Per la Milano di quegli anni, con Letizia Moratti sindaco, è questione scottante, l’opposizione attacca: si scopre infatti che anche dal Comune non arrivano soldi alla Fabbrica, da che Gabriele Albertini nel 2002 aveva tagliato il fondo da 1 milione con cui il Comune sovvenzionava la Fondazione. La notizia può far male. Il monumento simbolo della capitale economica d’Italia, già città di Berlusconi, “senza soldi” rischia di fare il giro del mondo. Scatta l’operazione salva-Silvio. Il suo fedelissimo presidente della Provincia Guido Podestà gli serve il palco per un annuncio riparatore: il Duomo. Quel 19 luglio 2010 cadono i 150 della fondazione della Provincia e Podestà lancia l’idea, sposata con diffidenza dal Caloia, di un concerto con raccolta fondi tra quelle guglie in eterno restauro con tanto di invito al premier. Prima ancora della consegna, filtra la notizia che sarà consegnato anche il “Premio Grande Milano”, che del tutto casualmente sarà attribuito a Berlusconi stesso con la motivazione “grande statista” e a Don Luigi Verzé, l’ottuagenario fondatore del San Raffaele dove l’ex Cavaliere si è spento due giorni fa. Attorno si materializzano gli stessi big del Pdl che oggi non mancheranno: La Russa, Santanché, Ronzulli, Formigoni, Brambilla e via dicendo. L’opposizione non si presenta, la ritiene una “buffonata”.
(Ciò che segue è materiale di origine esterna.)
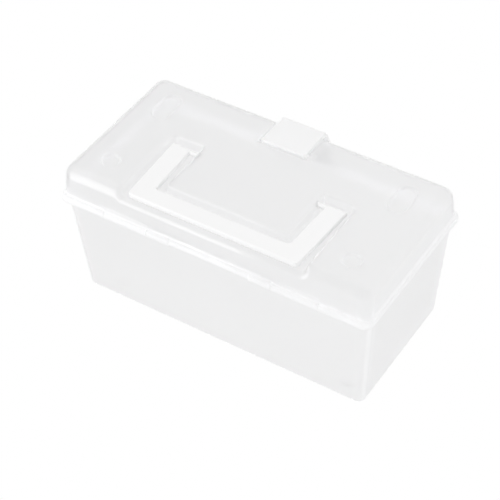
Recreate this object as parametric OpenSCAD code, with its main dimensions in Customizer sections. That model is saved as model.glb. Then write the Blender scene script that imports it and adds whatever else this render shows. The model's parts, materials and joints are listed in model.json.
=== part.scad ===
// Clear handled storage box for art supplies.
// X runs along the length, +Y is the latch side, -Y is the hinge side, +Z is up.
// The origin is in the middle of the four feet, on the plane they stand on.

/* [Tub] */
// Length over the rim
rim_l = 250; // [236:1:300]
// Width over the rim
rim_w = 128; // [122:1:160]
// Height of the top of the rim above the table
rim_z = 92.4; // [70:0.2:130]
// Wall thickness of the tub
tub_t = 1.6; // [1.2:0.1:2.0]
// How far each wall comes in between the rim and the floor
draft_in = 6.2; // [3:0.1:9]

/* [Lid] */
// Height of the lid above the rim
lid_h = 23.4; // [21:0.2:34]
// Wall thickness of the lid
lid_t = 1.5; // [1.2:0.1:1.8]
// Radius of the lid's rounded top edge
lid_edge_r = 8.7; // [6:0.1:10]
// Depth of the channel that the handle folds into
channel_depth = 6.5; // [6.2:0.1:7.5]

/* [Rolled rim and hinge] */
// Radius of the rolled rim, which is also the hinge barrel
rim_r = 3.85; // [3.6:0.05:4.2]
// Radius of the hinge pins on the lid
pin_r = 1.5; // [1.2:0.1:1.7]
// Length of each hinge pin
pin_len = 4; // [3:0.5:5]
// Running clearance between every pin and its bore
play = 0.06; // [0.04:0.01:0.09]

/* [Handle] */
// Distance from the handle's pivot to the front of its bar
handle_reach = 57.8; // [54:0.2:58.6]
// Width of the bar that the hand holds
bar_w = 13.4; // [10:0.2:14]
// Thickness of the handle
handle_t = 4; // [3.6:0.1:4.4]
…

Per dare risalto all’evento viene invitato, nientemeno, lo chansonnier francese Charles Aznavour, 83 anni, a cantare 12 brani. Smaccatissimo omaggio ai tempi in cui Berlusconi alla chitarra e Confalonieri al piano si esibivano sulle navi da crociera negli anni Cinquanta. Berlusconi si fa le foto di rito ma non conta: “La carica istituzionale me lo impedisce e poi sono sicuro che avrei cantato meglio di lui”. Dopo gli applausi il discorso, e la solenne promessa: “D’accordo, ripristinerò i fondi per il Duomo”, con interviste affettuose in cui a margine il premier confida di sentirsi protetto dalla Madonnina che campeggia lassù, specie per essere scampato all’aggressione con Duomo in miniatura per ora di Tartaglia.

Sui giornali milanesi l’indomani è l’incoronazione: menomale che Silvio c’è. E invece. Tempo sei mesi e il reggente della Fabbrica torna sul punto: “Berlusconi aveva promesso, non abbiamo visto un soldo” tuona il presidente Caoloia dalle pagine del Corriere. Nel 2014 esce di scena travolto da un rivolo dell’inchiesta sullo Ior, poi dall’altra proprio sui soldi della Fabbrica. Ma nel mollare la presidenza si toglie il sassolino dalla scarpa: ebbene sì, a distanza di 4 anni ancora i soldi promessi da Berlusconi non sono mai arrivati. A presiedere la Fondazione sarà prima monsignor Gianantonio Borgonovo, lo stesso che oggi riceve il feretro di Berlusconi e poi il braccio destro Confalonieri che ancora oggi fa gli onori di casa. E di quella storia, forse non per caso, non ha più parlato nessuno.